APT29 didn’t break in; they walked in.
The group compromised a standard employee account within TeamViewer’s corporate IT environment. Not through novel malware, but by leveraging techniques they’ve refined over a decade: quiet credential theft, lateral movement, and exploiting assumed trust. No ransomware. No crash. Just presence.
This wasn’t a case of vulnerability mismanagement. The company’s software, used by millions, was not the target. Instead, the attackers infiltrated internal systems that supported it. And therein lies the deeper lesson: it’s not always your product that’s breached. Sometimes, it’s the infrastructure that enables you to deliver it.

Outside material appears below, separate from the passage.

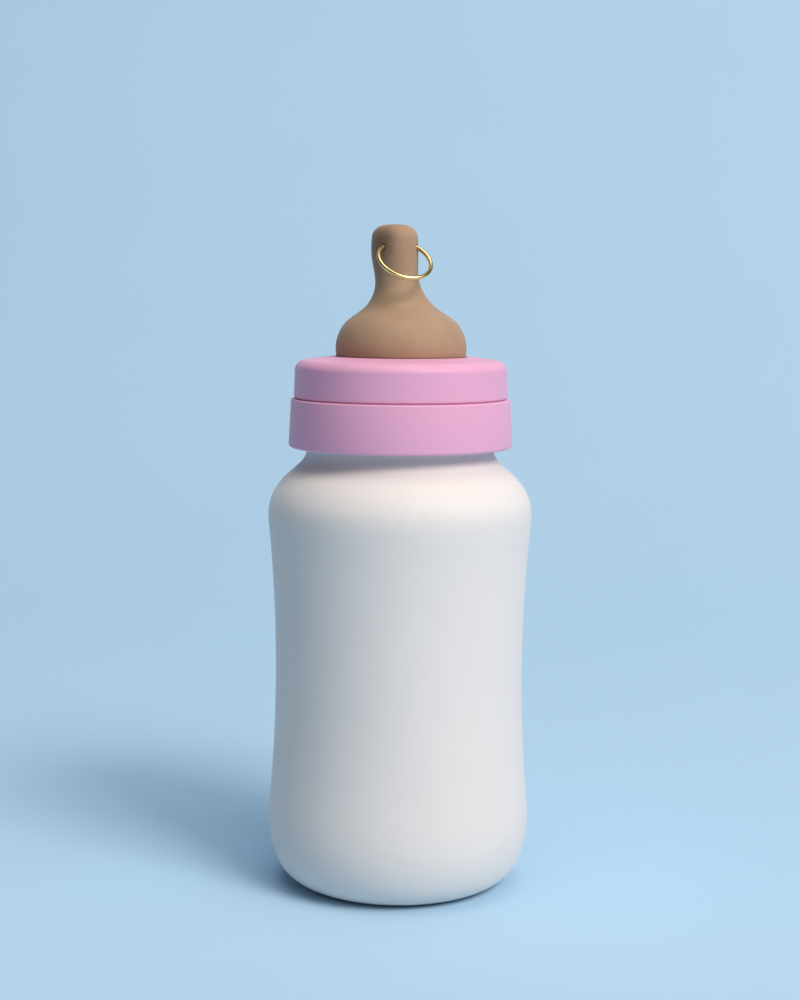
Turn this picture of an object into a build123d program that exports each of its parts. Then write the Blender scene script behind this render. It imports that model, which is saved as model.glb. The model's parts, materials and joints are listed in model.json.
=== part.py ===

For defenders, the breach reminds us that detection is not the start of response; it’s the middle. Once APT29 was inside, there was no sign of alarm. Their presence wasn’t caught by signature-based tools or rule-matching engines. Instead, it was unearthed through behavioural discrepancies and cyber risk management processes tuned to detect the absence of noise.
That distinction matters. Teams that rely solely on tools for visibility may find themselves watching the wrong screens. What this incident underscores is that identity and access management services aren’t abstract controls. They’re the difference between a breached account and a compromised enterprise.
Risk management consultants often emphasize technical solutions, but the real work begins in tracing assumptions. Who are we trusting? Why do they have access? What would it mean if that trust was misplaced?
APT29 didn’t attack a weakness. They inhabited a routine.
And it worked until someone noticed the routine had changed.